▶ [Aim] Using the data beneath this instruction, retype only the lines from the one that contains "make_front_shell()" down to the one that contains "for node in", both included, exactly as they appear.

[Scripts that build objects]
****

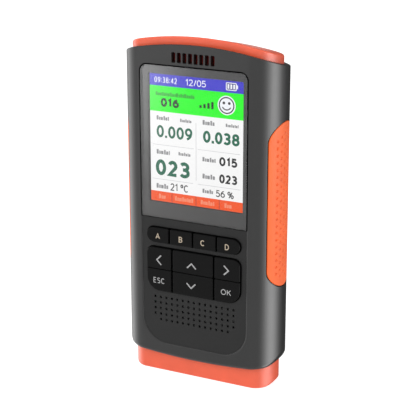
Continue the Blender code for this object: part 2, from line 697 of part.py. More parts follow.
def make_screws():
    for index, (x, z) in enumerate(screw_places(), 1):
        make_screw(f"shell_screw_{index}", x, z, 14.9 * MM, 2.2 * MM, 1.1 * MM, 12 * MM)
    for index, x in enumerate((-BOARD_BOSS_X, BOARD_BOSS_X), 1):
        make_screw(f"board_screw_{index}", x, BOARD_BOSS_Z, -6.4 * MM, 2.1 * MM, 1.0 * MM, 5.9 * MM)


make_front_shell()
make_rear_cover()
make_top_cap()
make_bottom_cap()
make_grip("grip_left", -1)
make_grip("grip_right", 1)
make_window()
make_fascia()
make_display()
make_keys()
make_meshes_and_speaker()
make_board()
make_gas_sensors()
make_particle_sensor()
make_fan()
make_screws()
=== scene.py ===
"""Looks of the handheld air quality monitor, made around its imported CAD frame.

Units are metres, +Z is up, and the display faces -Y.  The outer shells, caps, grips, window, keypad
plate and keys are replaced by finer pieces; the other solids keep their CAD shape and get new materials.
"""
import math

import bmesh
import bpy
from mathutils import Matrix, Vector


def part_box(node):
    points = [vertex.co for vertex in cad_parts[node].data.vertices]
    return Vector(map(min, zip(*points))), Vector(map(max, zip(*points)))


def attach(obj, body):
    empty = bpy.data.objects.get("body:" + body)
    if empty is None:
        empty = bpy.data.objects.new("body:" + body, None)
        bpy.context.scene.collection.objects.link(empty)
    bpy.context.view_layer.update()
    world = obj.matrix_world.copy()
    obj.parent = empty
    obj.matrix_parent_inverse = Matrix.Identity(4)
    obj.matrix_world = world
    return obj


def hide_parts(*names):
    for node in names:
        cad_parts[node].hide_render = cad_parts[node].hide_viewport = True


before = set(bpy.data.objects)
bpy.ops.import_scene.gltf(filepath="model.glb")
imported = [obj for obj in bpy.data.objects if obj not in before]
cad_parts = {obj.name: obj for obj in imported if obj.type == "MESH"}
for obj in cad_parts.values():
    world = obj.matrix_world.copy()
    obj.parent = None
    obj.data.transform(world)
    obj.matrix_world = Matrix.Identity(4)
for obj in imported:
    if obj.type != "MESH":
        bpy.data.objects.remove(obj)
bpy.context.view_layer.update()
MM = 0.001

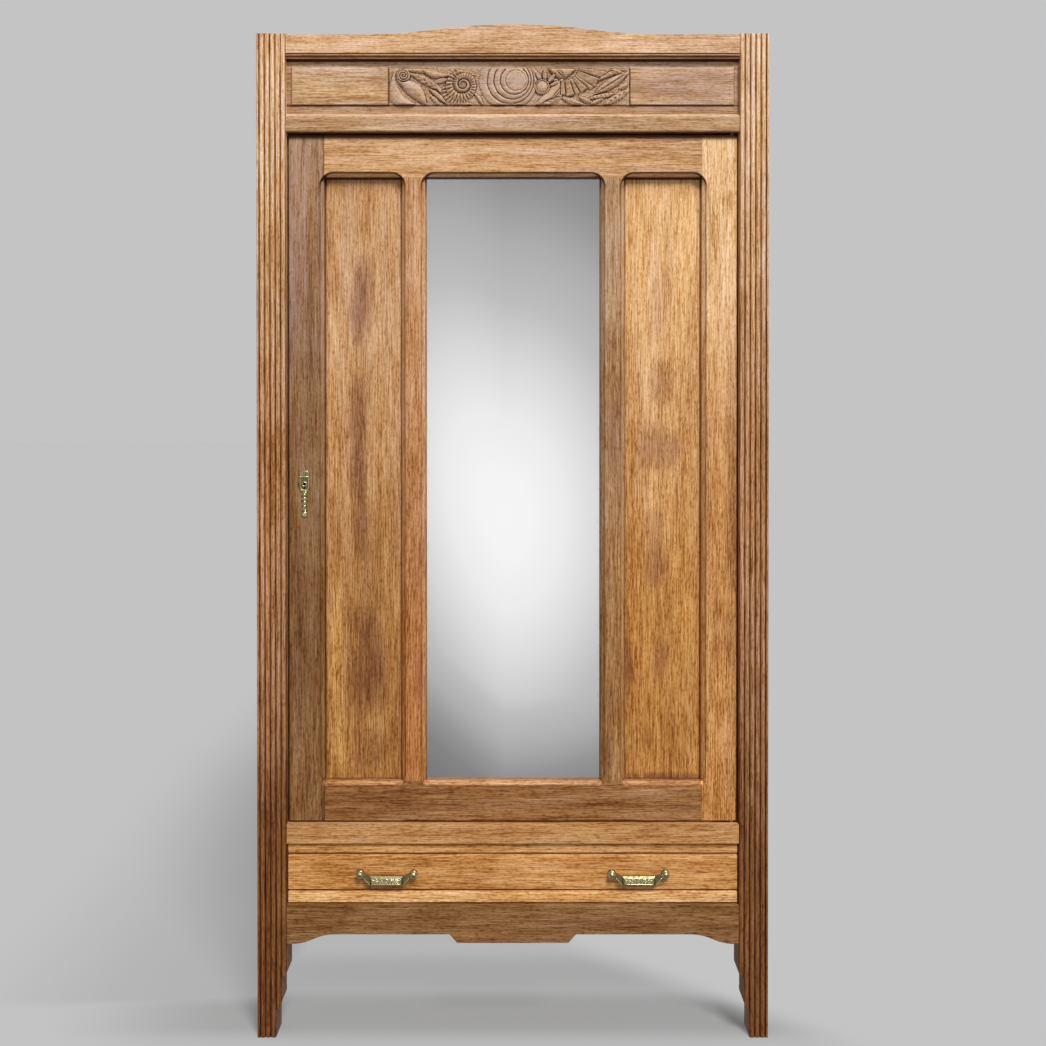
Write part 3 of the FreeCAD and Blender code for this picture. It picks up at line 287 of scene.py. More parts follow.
# Noises of the wood: cycles per metre along the fibres and across them, then detail and roughness.
BEND, BAND, STREAK = (1.1, 6.0, 2.0), (2.5, 42.0, 3.0, 0.55), (9.0, 190.0, 3.0, 0.6)
DASH, FINE, FLECK = (90.0, 390.0), (20.0, 680.0), (120.0, 38.0)
CLOUD, ROSY, RAGGED = (5.0, 16.0, 4.0, 0.6), (3.0, 55.0, 3.0, 0.6), (9.0, 40.0, 3.0, 0.6)
UNEVEN_REEDS = (14.0, 90.0)
RING_ALONG, RING_TURNS, RING_GAIN = 0.55, 95.0, 0.16
# Ramps of the wood: from, to and, unless they run from 0 to 1, the results at both.
FINE_PORES, DASH_PORES = (0.62, 0.78, 0.0, 0.7), (0.56, 0.70)
FLECK_EDGE = (0.58, 0.72)
RAGGED_GAIN = 2.2
CONTRAST_BY_HEIGHT = (0.4, 1.95, 1.3, 0.85)
REED_NOISE = (0.30, 0.62, 0.62, 1.0)
SMUDGE_EDGE = (-0.2, 1.5)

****

▶ [Right answer]
make_front_shell()
make_rear_cover()
make_top_cap()
make_bottom_cap()
make_grip("grip_left", -1)
make_grip("grip_right", 1)
make_window()
make_fascia()
make_display()
make_keys()
make_meshes_and_speaker()
make_board()
make_gas_sensors()
make_particle_sensor()
make_fan()
make_screws()
=== scene.py ===
"""Looks of the handheld air quality monitor, made around its imported CAD frame.

Units are metres, +Z is up, and the display faces -Y.  The outer shells, caps, grips, window, keypad
plate and keys are replaced by finer pieces; the other solids keep their CAD shape and get new materials.
"""
import math

import bmesh
import bpy
from mathutils import Matrix, Vector


def part_box(node):
    points = [vertex.co for vertex in cad_parts[node].data.vertices]
    return Vector(map(min, zip(*points))), Vector(map(max, zip(*points)))


def attach(obj, body):
    empty = bpy.data.objects.get("body:" + body)
    if empty is None:
        empty = bpy.data.objects.new("body:" + body, None)
        bpy.context.scene.collection.objects.link(empty)
    bpy.context.view_layer.update()
    world = obj.matrix_world.copy()
    obj.parent = empty
    obj.matrix_parent_inverse = Matrix.Identity(4)
    obj.matrix_world = world
    return obj


def hide_parts(*names):
    for node in names:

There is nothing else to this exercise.